** start of THE DATA **

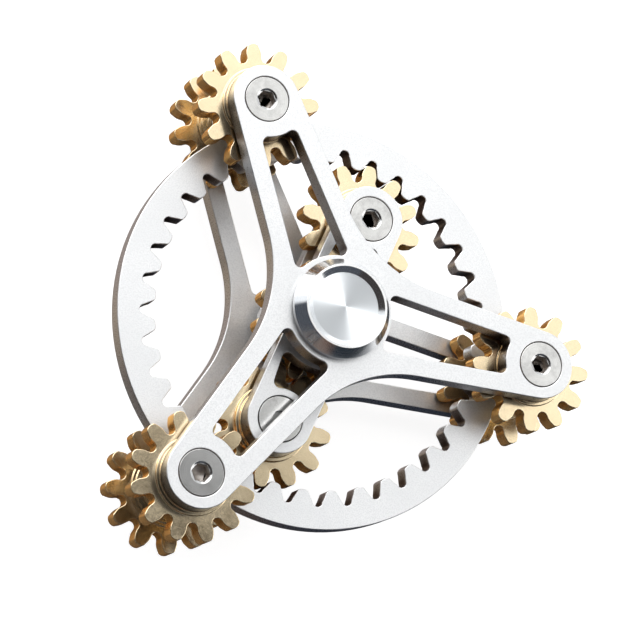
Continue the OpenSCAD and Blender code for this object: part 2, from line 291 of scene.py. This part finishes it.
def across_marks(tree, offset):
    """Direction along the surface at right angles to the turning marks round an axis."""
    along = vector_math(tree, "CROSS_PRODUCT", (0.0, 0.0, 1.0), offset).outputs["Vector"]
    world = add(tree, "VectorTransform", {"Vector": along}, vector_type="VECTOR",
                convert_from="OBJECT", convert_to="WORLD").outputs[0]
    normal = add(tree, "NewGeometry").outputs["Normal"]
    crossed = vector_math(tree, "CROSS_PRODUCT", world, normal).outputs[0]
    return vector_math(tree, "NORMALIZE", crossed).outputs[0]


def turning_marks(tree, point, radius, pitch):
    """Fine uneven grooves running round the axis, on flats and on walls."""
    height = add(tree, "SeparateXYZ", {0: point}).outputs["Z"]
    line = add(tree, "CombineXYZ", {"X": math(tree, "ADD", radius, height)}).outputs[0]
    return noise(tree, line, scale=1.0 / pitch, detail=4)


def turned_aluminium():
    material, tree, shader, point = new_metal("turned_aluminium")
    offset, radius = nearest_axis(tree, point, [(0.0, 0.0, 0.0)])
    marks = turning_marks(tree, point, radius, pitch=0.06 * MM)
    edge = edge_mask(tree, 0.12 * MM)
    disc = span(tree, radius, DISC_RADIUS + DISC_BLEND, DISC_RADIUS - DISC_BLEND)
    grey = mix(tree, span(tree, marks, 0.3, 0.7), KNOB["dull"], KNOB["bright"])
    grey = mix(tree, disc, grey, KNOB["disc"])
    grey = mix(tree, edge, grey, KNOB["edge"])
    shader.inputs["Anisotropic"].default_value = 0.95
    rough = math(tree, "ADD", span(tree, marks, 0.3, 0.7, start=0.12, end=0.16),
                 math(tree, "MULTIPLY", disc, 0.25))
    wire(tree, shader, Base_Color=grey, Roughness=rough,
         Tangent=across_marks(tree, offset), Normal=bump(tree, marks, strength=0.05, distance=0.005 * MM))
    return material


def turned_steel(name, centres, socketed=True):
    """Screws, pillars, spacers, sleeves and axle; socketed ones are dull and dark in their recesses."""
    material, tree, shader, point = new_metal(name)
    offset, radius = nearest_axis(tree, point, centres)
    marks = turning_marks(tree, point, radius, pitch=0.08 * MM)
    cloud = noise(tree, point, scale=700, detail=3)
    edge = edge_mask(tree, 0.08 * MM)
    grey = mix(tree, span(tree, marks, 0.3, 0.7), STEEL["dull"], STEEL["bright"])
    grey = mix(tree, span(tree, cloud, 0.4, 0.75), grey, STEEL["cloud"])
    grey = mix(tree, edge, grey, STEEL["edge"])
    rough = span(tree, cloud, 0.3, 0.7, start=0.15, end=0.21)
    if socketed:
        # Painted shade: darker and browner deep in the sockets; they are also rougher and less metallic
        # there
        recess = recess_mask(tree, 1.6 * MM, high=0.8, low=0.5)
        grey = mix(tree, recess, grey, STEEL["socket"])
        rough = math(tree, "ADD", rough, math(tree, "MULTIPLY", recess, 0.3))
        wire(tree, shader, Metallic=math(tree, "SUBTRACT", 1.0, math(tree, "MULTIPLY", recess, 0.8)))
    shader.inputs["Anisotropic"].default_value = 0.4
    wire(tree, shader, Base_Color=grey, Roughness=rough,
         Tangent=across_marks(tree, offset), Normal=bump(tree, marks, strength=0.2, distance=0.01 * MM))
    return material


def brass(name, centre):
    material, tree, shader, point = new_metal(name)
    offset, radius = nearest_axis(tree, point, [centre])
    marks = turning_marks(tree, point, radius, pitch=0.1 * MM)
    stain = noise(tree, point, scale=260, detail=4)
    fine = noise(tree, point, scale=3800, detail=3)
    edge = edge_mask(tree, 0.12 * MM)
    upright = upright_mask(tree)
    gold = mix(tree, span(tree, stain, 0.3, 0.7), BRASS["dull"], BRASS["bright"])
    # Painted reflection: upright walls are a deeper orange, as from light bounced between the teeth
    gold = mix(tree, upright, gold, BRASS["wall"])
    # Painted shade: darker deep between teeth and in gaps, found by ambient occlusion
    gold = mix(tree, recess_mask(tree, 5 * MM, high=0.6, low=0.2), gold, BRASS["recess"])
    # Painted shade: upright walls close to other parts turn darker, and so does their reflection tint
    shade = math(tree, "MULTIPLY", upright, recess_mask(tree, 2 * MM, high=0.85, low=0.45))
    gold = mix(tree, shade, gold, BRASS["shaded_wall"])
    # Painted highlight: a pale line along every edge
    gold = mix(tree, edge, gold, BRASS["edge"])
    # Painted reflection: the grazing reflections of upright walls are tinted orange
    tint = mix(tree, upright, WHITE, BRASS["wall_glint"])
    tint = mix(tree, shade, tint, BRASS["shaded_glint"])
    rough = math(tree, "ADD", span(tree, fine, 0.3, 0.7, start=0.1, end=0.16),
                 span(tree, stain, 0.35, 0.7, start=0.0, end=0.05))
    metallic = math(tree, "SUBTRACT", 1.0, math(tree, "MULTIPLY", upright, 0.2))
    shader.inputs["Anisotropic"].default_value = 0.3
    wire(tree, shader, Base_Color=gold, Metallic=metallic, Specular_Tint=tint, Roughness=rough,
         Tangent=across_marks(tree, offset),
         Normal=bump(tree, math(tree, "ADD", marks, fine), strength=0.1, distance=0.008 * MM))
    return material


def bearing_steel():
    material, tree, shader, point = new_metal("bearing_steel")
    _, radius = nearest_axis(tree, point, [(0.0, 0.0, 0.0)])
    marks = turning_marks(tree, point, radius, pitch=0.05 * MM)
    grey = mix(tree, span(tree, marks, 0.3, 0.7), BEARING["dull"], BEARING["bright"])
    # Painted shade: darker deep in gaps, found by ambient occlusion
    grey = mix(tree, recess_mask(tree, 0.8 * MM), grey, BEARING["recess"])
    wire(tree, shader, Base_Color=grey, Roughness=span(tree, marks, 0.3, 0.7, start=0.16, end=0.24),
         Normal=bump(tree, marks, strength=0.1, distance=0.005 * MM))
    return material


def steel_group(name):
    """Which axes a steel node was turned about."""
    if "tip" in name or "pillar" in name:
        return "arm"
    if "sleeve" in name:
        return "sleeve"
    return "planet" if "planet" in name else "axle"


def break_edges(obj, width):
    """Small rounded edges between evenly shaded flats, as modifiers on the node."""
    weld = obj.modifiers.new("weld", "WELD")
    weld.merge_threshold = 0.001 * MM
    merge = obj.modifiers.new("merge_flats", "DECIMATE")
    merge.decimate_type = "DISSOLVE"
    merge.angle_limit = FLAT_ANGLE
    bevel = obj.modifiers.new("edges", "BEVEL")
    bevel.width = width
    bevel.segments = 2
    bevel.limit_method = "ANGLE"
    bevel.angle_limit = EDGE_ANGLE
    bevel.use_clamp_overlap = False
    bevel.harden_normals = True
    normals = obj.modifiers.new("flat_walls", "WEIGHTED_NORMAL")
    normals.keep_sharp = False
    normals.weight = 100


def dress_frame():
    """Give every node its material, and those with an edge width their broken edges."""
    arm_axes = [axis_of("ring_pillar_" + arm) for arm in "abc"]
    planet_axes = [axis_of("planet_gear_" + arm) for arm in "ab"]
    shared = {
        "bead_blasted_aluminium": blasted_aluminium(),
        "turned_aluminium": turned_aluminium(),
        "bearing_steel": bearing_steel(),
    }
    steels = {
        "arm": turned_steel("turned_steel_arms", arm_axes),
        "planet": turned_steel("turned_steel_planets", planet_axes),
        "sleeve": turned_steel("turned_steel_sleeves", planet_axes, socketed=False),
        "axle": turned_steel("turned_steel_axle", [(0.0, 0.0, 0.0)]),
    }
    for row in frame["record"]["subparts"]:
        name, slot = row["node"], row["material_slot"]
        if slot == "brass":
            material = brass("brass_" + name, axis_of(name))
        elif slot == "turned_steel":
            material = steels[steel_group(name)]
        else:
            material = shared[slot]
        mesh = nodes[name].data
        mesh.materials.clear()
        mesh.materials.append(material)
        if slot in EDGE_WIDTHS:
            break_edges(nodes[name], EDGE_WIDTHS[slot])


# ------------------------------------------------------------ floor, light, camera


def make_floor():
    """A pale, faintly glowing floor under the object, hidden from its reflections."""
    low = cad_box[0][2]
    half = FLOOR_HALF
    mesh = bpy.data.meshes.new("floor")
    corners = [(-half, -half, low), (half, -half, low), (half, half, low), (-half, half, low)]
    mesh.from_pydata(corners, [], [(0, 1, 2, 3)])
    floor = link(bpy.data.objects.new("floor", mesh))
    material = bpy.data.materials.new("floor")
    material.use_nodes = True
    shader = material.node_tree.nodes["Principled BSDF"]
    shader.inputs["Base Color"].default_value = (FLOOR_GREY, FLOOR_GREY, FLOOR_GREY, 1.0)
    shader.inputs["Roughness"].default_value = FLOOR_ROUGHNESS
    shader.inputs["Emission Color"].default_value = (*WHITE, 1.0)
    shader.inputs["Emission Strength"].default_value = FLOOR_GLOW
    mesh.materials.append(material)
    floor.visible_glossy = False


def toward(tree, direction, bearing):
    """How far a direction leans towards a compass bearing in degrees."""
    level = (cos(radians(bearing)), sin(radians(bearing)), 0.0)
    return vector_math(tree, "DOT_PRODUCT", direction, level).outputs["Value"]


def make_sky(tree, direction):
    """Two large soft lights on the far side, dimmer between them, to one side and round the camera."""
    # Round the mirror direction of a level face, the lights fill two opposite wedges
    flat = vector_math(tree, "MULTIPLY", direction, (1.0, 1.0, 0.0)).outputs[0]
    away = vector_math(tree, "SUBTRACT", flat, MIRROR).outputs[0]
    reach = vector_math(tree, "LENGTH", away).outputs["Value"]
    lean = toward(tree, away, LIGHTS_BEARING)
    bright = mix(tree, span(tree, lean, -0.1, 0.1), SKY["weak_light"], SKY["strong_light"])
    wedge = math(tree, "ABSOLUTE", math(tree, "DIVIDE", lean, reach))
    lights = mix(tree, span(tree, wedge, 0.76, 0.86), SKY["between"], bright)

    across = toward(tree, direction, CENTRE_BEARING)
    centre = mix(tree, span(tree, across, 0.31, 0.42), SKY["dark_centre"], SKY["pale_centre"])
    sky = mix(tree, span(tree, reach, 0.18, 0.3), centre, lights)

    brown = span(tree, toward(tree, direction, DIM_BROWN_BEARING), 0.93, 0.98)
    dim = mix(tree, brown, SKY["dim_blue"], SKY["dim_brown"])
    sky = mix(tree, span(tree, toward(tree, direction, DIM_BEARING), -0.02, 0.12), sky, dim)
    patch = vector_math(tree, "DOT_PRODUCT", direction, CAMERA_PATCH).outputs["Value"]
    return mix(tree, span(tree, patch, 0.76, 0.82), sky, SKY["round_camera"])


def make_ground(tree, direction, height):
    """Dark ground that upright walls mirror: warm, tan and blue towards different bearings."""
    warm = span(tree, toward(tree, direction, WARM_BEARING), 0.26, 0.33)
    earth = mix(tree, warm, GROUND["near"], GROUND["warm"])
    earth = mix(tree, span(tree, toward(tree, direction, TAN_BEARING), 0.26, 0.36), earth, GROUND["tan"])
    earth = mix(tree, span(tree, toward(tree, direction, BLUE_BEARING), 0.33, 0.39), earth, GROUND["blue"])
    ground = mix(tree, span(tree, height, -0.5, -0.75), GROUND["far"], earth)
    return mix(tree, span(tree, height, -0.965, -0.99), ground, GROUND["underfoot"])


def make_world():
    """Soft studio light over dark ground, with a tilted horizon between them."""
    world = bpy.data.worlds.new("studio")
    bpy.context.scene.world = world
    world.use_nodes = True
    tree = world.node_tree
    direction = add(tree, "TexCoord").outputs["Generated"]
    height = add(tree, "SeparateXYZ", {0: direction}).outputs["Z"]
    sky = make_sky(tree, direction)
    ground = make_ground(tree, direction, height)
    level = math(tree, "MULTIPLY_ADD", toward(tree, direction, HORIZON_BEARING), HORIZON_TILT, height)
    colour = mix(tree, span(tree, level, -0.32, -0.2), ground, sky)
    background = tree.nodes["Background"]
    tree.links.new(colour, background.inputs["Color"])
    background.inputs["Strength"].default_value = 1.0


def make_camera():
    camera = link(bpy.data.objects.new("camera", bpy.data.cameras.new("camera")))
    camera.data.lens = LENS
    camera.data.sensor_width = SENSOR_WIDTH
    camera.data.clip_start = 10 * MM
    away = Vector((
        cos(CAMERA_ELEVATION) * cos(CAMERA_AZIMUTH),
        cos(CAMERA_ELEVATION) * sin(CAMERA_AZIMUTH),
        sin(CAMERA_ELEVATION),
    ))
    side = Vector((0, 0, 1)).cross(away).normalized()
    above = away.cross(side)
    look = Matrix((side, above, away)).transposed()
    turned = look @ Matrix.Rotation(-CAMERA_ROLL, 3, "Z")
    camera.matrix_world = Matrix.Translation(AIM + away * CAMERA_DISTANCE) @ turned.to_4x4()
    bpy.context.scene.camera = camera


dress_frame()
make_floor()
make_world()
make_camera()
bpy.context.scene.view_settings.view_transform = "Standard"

** end of THE DATA **
** start of THE DATA **

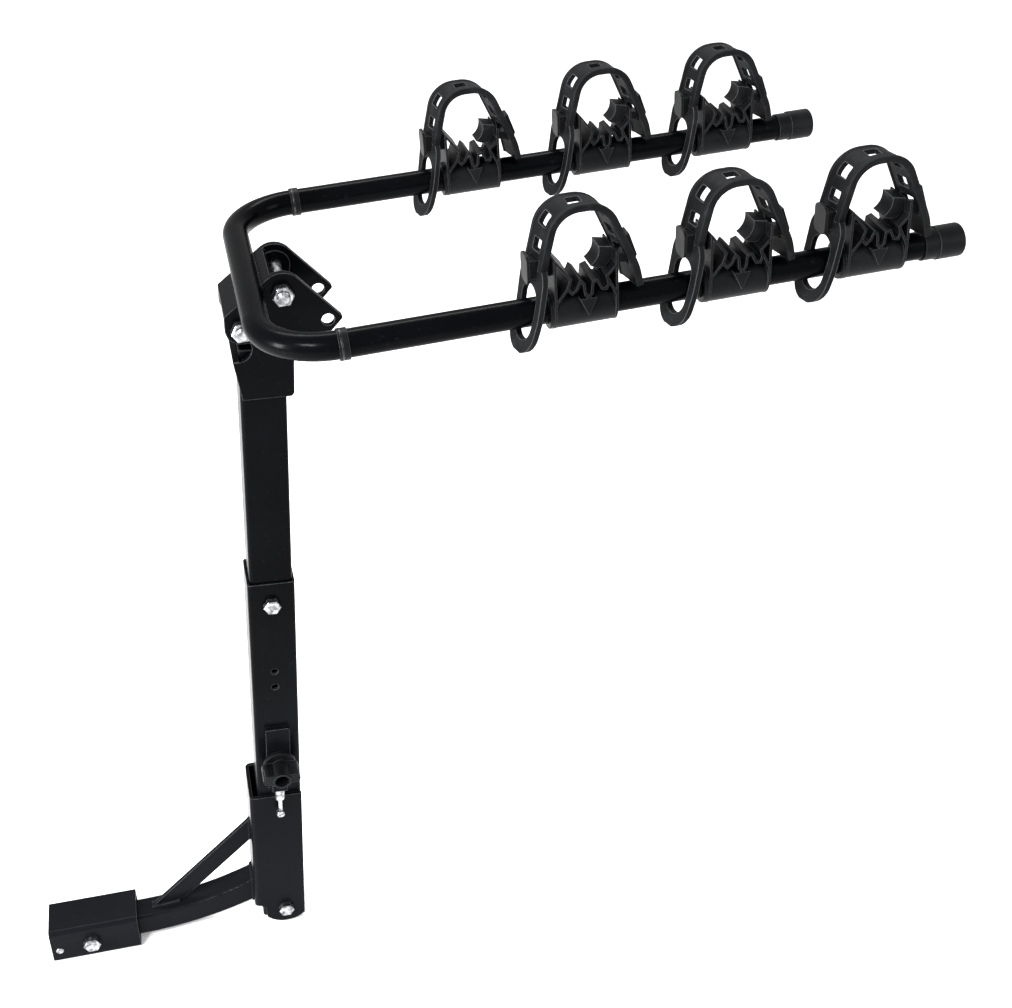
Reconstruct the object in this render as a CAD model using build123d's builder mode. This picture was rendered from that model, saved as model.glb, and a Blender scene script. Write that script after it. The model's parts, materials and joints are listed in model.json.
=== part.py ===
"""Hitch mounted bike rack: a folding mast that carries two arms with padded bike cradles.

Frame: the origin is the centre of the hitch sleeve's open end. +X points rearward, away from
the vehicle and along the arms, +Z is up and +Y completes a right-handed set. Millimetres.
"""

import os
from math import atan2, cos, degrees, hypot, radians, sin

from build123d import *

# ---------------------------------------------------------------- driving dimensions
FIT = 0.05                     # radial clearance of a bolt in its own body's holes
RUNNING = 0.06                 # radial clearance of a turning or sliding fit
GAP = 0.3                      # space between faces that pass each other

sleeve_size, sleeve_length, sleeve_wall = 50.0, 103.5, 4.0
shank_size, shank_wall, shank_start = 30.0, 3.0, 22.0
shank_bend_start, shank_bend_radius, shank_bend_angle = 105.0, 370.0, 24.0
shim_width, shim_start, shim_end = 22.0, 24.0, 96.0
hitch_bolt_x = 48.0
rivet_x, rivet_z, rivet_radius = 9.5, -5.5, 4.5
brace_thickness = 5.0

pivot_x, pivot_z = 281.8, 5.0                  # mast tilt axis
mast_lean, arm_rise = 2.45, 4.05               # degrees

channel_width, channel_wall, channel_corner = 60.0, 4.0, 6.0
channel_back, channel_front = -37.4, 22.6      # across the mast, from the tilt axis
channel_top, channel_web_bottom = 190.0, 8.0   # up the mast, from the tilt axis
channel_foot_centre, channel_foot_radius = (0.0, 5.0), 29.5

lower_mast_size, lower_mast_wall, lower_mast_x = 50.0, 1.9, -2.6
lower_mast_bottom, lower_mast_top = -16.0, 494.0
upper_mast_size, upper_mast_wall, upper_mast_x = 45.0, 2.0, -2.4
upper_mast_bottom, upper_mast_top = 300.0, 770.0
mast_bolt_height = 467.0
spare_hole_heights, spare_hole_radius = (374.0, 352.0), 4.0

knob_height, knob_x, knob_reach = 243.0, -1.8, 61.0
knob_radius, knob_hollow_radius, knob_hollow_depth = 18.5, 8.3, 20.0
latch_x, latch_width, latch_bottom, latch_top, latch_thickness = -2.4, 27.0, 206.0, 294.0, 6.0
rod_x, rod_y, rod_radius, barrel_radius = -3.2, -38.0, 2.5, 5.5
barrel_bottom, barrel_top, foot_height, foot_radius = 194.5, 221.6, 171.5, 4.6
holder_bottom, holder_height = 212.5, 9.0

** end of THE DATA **

* WHAT THE EXERCISE ASKS
Copy out precisely the lines that begin at the line containing "Reconstruct the object" and end at the line containing "pass each other", including both; write nothing else.

* TASK RESULT
Reconstruct the object in this render as a CAD model using build123d's builder mode. This picture was rendered from that model, saved as model.glb, and a Blender scene script. Write that script after it. The model's parts, materials and joints are listed in model.json.
=== part.py ===
"""Hitch mounted bike rack: a folding mast that carries two arms with padded bike cradles.

Frame: the origin is the centre of the hitch sleeve's open end. +X points rearward, away from
the vehicle and along the arms, +Z is up and +Y completes a right-handed set. Millimetres.
"""

import os
from math import atan2, cos, degrees, hypot, radians, sin

from build123d import *

# ---------------------------------------------------------------- driving dimensions
FIT = 0.05                     # radial clearance of a bolt in its own body's holes
RUNNING = 0.06                 # radial clearance of a turning or sliding fit
GAP = 0.3                      # space between faces that pass each other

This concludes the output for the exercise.